We walked through high wooden doors and along a wide, sloping tunnel, British beer lovers dipping into Czech history. Above ground sprawled the Pilsner Urquell Brewery: huge copper vats like upturned champagne glasses; tiled, Art Nouveau meeting rooms; the sampling room, where tasters clear their palates between sips with bread and cheese.

No nation reveres its beer like the Czechs. Old brands such as Pilsner Urquell and Budvar are potent symbols, constants of a Czechness that endured the Austro-Hungarian Empire, the Nazi occupation and Communism. Ninety nine per cent of the beer Czechs drink is Czech.

Our thirsty party was on a purists’ mission. Pilsner Urquell, the first pilsner, was created in 1842 by Josef Groll, a genius headhunted by the burghers of Pilsen and “the rudest man in Bavaria” (to quote his father).

But since the 1930s, yeast has been filtered out before bottling. We were to drink unfiltered Urquell; the original pilsner in its original form, still made in small batches for comparison’s sake and, you can’t help feeling, love.

The tunnel branched, the arms leading into a five-mile network of arched, white-walled cellars, their sandstone floors grooved for rolling barrels.

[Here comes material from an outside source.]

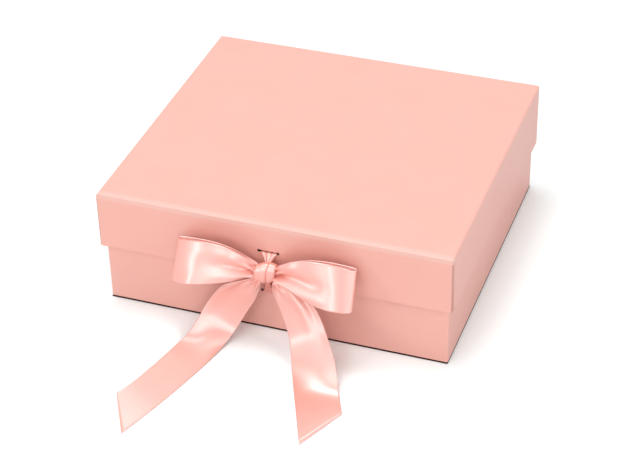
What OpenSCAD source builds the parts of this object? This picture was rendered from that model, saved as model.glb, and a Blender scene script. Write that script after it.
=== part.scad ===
// Folding gift box: wrapped board panels, a lid hinged on paper along its rear
// edge, and a satin ribbon tied in a bow through slots in the lid and the base.
// Frame: origin at the centre of the underside, +X right, -Y towards the bow, +Z up.

/* [Base] */
// Outside width of the base, over its paper
base_w = 210; // [150:1:320]
// Outside depth of the base, over its paper
base_d = 191.8; // [140:0.2:300]
// Overall height with the lid closed
box_h = 75.4; // [60:0.2:140]
// Gap between the top of the walls and the inside of the lid
lid_rest_gap = 0.3; // [0.2:0.1:1]
// Outside radius of the base's upright corners
corner_r = 1.8; // [1:0.1:3]
// Height of the shadow gap under the walls
foot_h = 1.2; // [0.4:0.1:1.2]
// How far the bottom panel is set back from the walls
foot_inset = 2; // [1.9:0.1:3]

/* [Lid] */
// How far the lid stands out past the base on each side
lid_side_over = 2.5; // [2.3:0.1:4]
// How far the lid stands out past the base in front
lid_front_over = 2.8; // [2.5:0.1:4]
// How far the lid stands out past the base behind
lid_rear_over = 1; // [0.6:0.1:2]
// Depth of the front flap
front_flap_h = 36.5; // [30:0.5:42]
// Depth of the side flaps at their rear end
side_flap_rear_h = 42.8; // [30:0.2:50]
// Outside radius of the folded edges round the lid's top
fold_r = 3; // [1:0.1:3.2]
// Rounding of the front flap's upright ends
flap_end_r = 1; // [0.5:0.1:1.4]
// Open seam between the front flap and each side flap
corner_seam = 0.9; // [0.5:0.1:1.5]
// Width of the paper tab inside each front corner of the lid
lid_tab_w = 22; // [12:1:40]
// Thickness of that tab
lid_tab_t = 0.4; // [0.3:0.05:0.5]

/* [Board and paper] */
// Thickness of the grey board
board_t = 1.5; // [1.2:0.1:1.8]
// Thickness of the covering and lining paper
paper_t = 0.2; // [0.1:0.05:0.3]
// Free edge of the lid's lining, back from the edge of each flap
lining_margin = 4; // [2:1:10]

/* [Corner tabs] */
// Width of a tab that joins two walls of the base
tab_w = 30; // [20:1:45]
// Height of such a tab
tab_h = 58; // [40:1:62]
// Thickness of such a tab
tab_t = 1.2; // [0.8:0.1:1.6]
// Height of a tab above the floor of the box
tab_lift = 6; // [3:1:10]
// Slope at the top and bottom of a tab's free edge
tab_slope = 7; // [3:1:12]
// Width of the adhesive strip under each tab
adhesive_w = 18; // [10:1:20]
// Height of the adhesive strip under each tab
adhesive_h = 40; // [20:1:44]

/* [Closure] */
// Diameter of each closing magnet
magnet_d = 12; // [8:1:15]
// Thickness of each closing magnet
magnet_t = 1; // [0.8:0.1:1.1]
// Distance of each magnet's middle in from the side of the base
magnet_inset = 33; // [31:1:60]
// Height of the magnets above the underside
magnet_z = 52; // [48:1:56]

/* [Ribbon slots] */
// Length of each ribbon slot
slot_l = 13.2; // [13:0.2:18]
// Width of each ribbon slot
slot_w = 1; // [0.9:0.1:1.4]
// Diameter of the punched hole at each end of a slot
slot_end_d = 1.8; // [1.6:0.1:2.4]
// Middle of the slots, right of the middle of the box
slot_x = -1.2; // [-3:0.1:3]
// Height of the slot in the lid's front flap
upper_slot_z = 57.4; // [56:0.1:58]
// Height of the slot in the front wall of the base
lower_slot_z = 27.4; // [24:0.1:30]

/* [Ribbon] */
// Thickness of the ribbon
ribbon_t = 0.4; // [0.3:0.05:0.5]
// Width of the ribbon where it is drawn through the slots
strand_w = 11; // [8:0.5:11.4]
// Radius of each of the knot's two lobes
knot_r = 3.2; // [2.8:0.1:3.6]
// Height of the knot
knot_h = 13; // [11:0.5:14]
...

At the end of a branch line, we came to the place: twelve, six-ft. high wooden vats of Pilsner Urquell in its original form fermenting against a wall.

From a platform, we caught glimpses of the beer under mountainous yellowish froth, like cumulus over a dark sea. We followed the pipes to the next cellar and stood dwarfed between double banks of oak barrels, each six ft. in diameter, containing unfiltered Pilsner Urquell, quietly maturing. The cellar man selected a batch he felt was ready. He firmly knocked a spiked tap into the barrel. We queued up, trying not to push.

In the glass it was a clouded gold, pale fragments of yeast floating within, the head thick but loose. The taste was sublime: elegantly light but rich, the bitterness rounded, velvety as stout but with the body of ale, the unfiltered yeast giving it punch – beer circa 1842. We murmured delightedly, and drank more.